The structural gap occurs when parents raise auto liability limits to meet umbrella requirements but fail to account for the claims scenario where both policies interact. Assume you carry $300,000 per accident auto liability and a $1 million umbrella. Your teen causes an accident with $750,000 in total injury claims across three injured parties. Your auto policy pays the first $300,000, your umbrella pays the next $450,000, and you're fully protected — assuming both policies were in force and properly coordinated at the time of the accident. The failure mode happens in three common situations. First, parents add the teen to auto insurance but delay notifying their homeowners/umbrella carrier, creating a disclosure gap that can void umbrella coverage during a claim. Second, parents switch auto carriers to save money after adding the teen but fail to confirm the new carrier meets umbrella underlying limits, breaking the coverage chain. Third, parents exclude the teen from certain vehicles to reduce premiums, not realizing that umbrella policies often require all household drivers to be listed on the underlying auto policy with no permissive-use exclusions. Umbrella claims denials related to teen drivers most commonly stem from coordination failures, not coverage exclusions. The policy language is clear — the umbrella covers auto liability once underlying limits are exhausted — but the real-world breakdown occurs when parents manage auto and homeowners insurance as separate decisions rather than integrated liability protection. Notify both carriers simultaneously when adding a teen, confirm underlying limit requirements in writing, and verify that all vehicles and drivers are disclosed to both the auto and umbrella underwriters.
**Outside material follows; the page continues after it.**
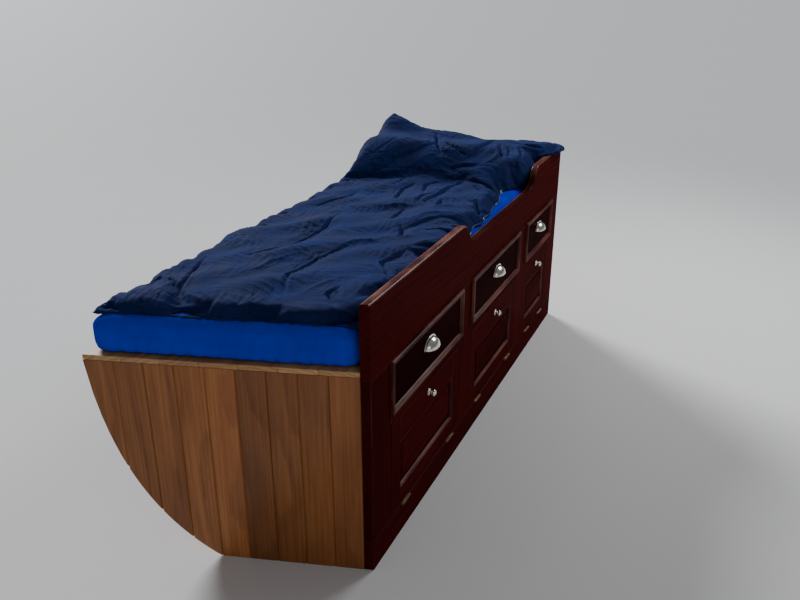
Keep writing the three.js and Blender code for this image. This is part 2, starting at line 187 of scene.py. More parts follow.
# Wood: a board's own coordinates run along its length, across its face and through its thickness
def woodGroup():
    tree, given, out = groupOf(
        "wood",
        ("Vector", "Dark", "Middle", "Light", "Rings", "Contrast", "Pores", "Figure"),
        ("Colour", "Gloss", "Height"),
    )
    vector = given.outputs["Vector"]
    dark, middle, light = [given.outputs[key] for key in ("Dark", "Middle", "Light")]
    # growth rings round a pith beside the board, wandering along its length
    sway = stretchedNoise(tree, vector, (0.9, 3.0, 3.0), 2.0)
    fine = stretchedNoise(tree, vector, (3.0, 22.0, 22.0), 3.0, 0.55)
    _, across, through = axesOf(tree, vector)
    across = plus(tree, across, times(tree, sway, 0.16))
    through = plus(tree, through, 0.05)
    radius = mathOf(tree, "SQRT", plus(tree, times(tree, across, across), times(tree, through, through)))
    turns = plus(tree, times(tree, radius, given.outputs["Rings"]), times(tree, fine, 1.4))
    ring = mathOf(tree, "FRACT", turns)
    late = times(tree, rangeOf(tree, ring, 0.25, 0.86), rangeOf(tree, ring, 1.0, 0.9))
    # long streaks, the broad shimmer of interlocked grain, patches of tone, and pores
    streak = stretchedNoise(tree, vector, (2.2, 150.0, 150.0), 3.0, 0.6)
    shimmer = stretchedNoise(tree, vector, (9.0, 26.0, 26.0), 2.0, 0.5, 0.6)
    patch = stretchedNoise(tree, vector, (1.3, 5.0, 5.0))
    pore = rangeOf(tree, stretchedNoise(tree, vector, (42.0, 900.0, 900.0)), 0.60, 0.70)
    pore = times(tree, pore, given.outputs["Pores"])
    colour = mixOf(tree, rangeOf(tree, streak, 0.3, 0.72), middle, light)
    for amount, other in (
        (times(tree, late, given.outputs["Contrast"]), dark),
        (times(tree, rangeOf(tree, shimmer, 0.3, 0.7), given.outputs["Figure"]), light),
        (times(tree, rangeOf(tree, patch, 0.35, 0.75), 0.45), dark),
        (pore, dark),
    ):
        colour = mixOf(tree, amount, colour, other)
    gloss = plus(tree, times(tree, streak, 0.5), times(tree, pore, 0.5))
    height = mathOf(tree, "SUBTRACT", times(tree, streak, 0.4), pore)
    feed(tree, out, Colour=colour, Gloss=gloss, Height=height)
    return tree


# Wear: along eased edges, broken up by noise, and a scatter of small knocks
def wearGroup():
    tree, given, out = groupOf("wear", ("Vector", "Edge", "Amount"), ("Worn", "Dull"))
    vector = given.outputs["Vector"]
    broken = rangeOf(tree, stretchedNoise(tree, vector, (5.0, 22.0, 22.0), 4.0, 0.6), 0.34, 0.74)
    worn = times(tree, times(tree, broken, given.outputs["Edge"]), given.outputs["Amount"])
    smear = noiseOf(tree, vector, 7.0, 3.0, 0.6)
    rub = noiseOf(tree, vector, 90.0)
    dull = plus(tree, rangeOf(tree, smear, 0.4, 0.75, 0, 0.7), rangeOf(tree, rub, 0.55, 0.8, 0, 0.3))
    feed(tree, out, Worn=worn, Dull=dull)
    return tree


# Cloth: fine plain weave, soft mottling and small creases
def clothGroup():
    tree, given, out = groupOf(
        "cloth",
        ("Vector", "Colour", "Faded", "Thread", "Creases"),
        ("Colour", "Rough", "Height", "Fold"),
    )
    vector = given.outputs["Vector"]
    along, across, _ = axesOf(tree, vector)
    step = mathOf(tree, "DIVIDE", 2 * math.pi, given.outputs["Thread"])
    warp = mathOf(tree, "SINE", times(tree, along, step))
    weft = mathOf(tree, "SINE", times(tree, across, step))
    slub = stretchedNoise(tree, vector, (40.0, 400.0, 400.0), 2.0)
    mottle = noiseOf(tree, vector, 9.0, 4.0, 0.6)
    crease = stretchedNoise(tree, vector, (14.0, 30.0, 22.0), 4.0, 0.6, 1.2)
    ridge = rangeOf(tree, mathOf(tree, "ABSOLUTE", mathOf(tree, "SUBTRACT", crease, 0.5)), 0.0, 0.09)
    fade = plus(tree, rangeOf(tree, mottle, 0.35, 0.75, 0, 0.6), times(tree, slub, 0.3))
    height = plus(tree, times(tree, times(tree, warp, weft), 0.25), times(tree, slub, 0.2))
    feed(
        tree, out,
        Colour=mixOf(tree, fade, given.outputs["Colour"], given.outputs["Faded"]),
        Rough=rangeOf(tree, mottle, 0.3, 0.7, 0.78, 0.95),
        Height=height,
        Fold=times(tree, ridge, given.outputs["Creases"]),
    )
    return tree


woodNodes = woodGroup()
wearNodes = wearGroup()
clothNodes = clothGroup()


def materialOf(name):
    made = bpy.data.materials.new(name)
    made.use_nodes = True
    tree = made.node_tree
    return made, tree, tree.nodes["Principled BSDF"]


def ownPlace(tree):
    return nodeOf(tree, "ShaderNodeTexCoord").outputs["Object"]


def groupIn(tree, group, **values):
    made = tree.nodes.new("ShaderNodeGroup")
    made.node_tree = group
    for key, value in values.items():
        made.inputs[key].default_value = value
    return made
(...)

What Changes You Need to Make When Adding a Teen

Contact your homeowners insurance carrier or agent within 30 days of adding a teen driver to your auto policy. This is not optional if you carry umbrella coverage — most umbrella policies require disclosure of material household changes within 30-60 days to maintain coverage validity. Ask your agent to confirm three specifics: whether your current auto liability limits meet umbrella underlying requirements, whether your umbrella premium will change with a teen driver in the household, and whether all household vehicles and drivers are properly listed. If you do not currently carry umbrella coverage, evaluate whether your total exposed assets — home equity, retirement accounts not protected by state law, savings, and investment accounts — exceed your auto liability limits by a meaningful margin. A household with $400,000 in home equity carrying $300,000 per accident auto liability has $100,000 in unprotected exposure before considering non-homestead assets. Adding a teen driver increases the probability of a catastrophic claim enough that umbrella coverage shifts from optional to essential for most middle-income households. Raising auto liability limits to $250,000/$500,000 or $300,000/$500,000 typically adds $8-15/mo to your auto premium depending on state and carrier. Adding a $1 million umbrella costs roughly $12-25/mo when bundled. Combined, that's $20-40/mo in additional premium to protect against six-figure liability exposure — a cost-benefit calculation that becomes significantly more favorable the moment a teen driver joins your household. The decision point is not whether you can afford umbrella coverage, but whether you can afford the financial exposure of not carrying it when your teen is statistically three times more likely to cause a serious accident than an adult driver.

When Homeowners Insurance Becomes Directly Relevant

Your homeowners insurance can become directly involved in a teen driver claim if the accident occurs on your property or involves a vehicle used in a way that blurs auto and premises liability. If your teen backs out of the driveway and strikes a pedestrian on the sidewalk, that's an auto claim. But if your teen is moving a vehicle within your property during a party and injures a guest, some carriers have argued that premises liability applies — a gray area where both auto and homeowners policies may deny coverage, leaving you to litigate which policy responds. Another direct intersection: if your teen injures someone while using a vehicle not listed on your auto policy — a borrowed car, a rental, or a vehicle titled to someone else — your auto policy may deny coverage under permissive-use exclusions or unlisted-vehicle limitations. In those scenarios, injured parties sometimes pursue homeowners liability coverage, arguing that your negligence as a parent in allowing an inexperienced driver access to a vehicle constitutes a premises or personal liability claim. These claims rarely succeed, but the litigation cost and coverage uncertainty create risk. The clearest direct connection is vandalism or intentional acts. If your teen intentionally damages property with a vehicle — joyriding, drag racing, or reckless destruction — your auto policy will deny coverage under intentional act exclusions. Injured parties or property owners may then pursue homeowners liability coverage, which also excludes intentional acts but may cover negligent supervision claims against you as the parent. These scenarios are rare but disproportionately expensive to defend and settle, making coordination between auto and homeowners coverage essential when a teen driver enters the household.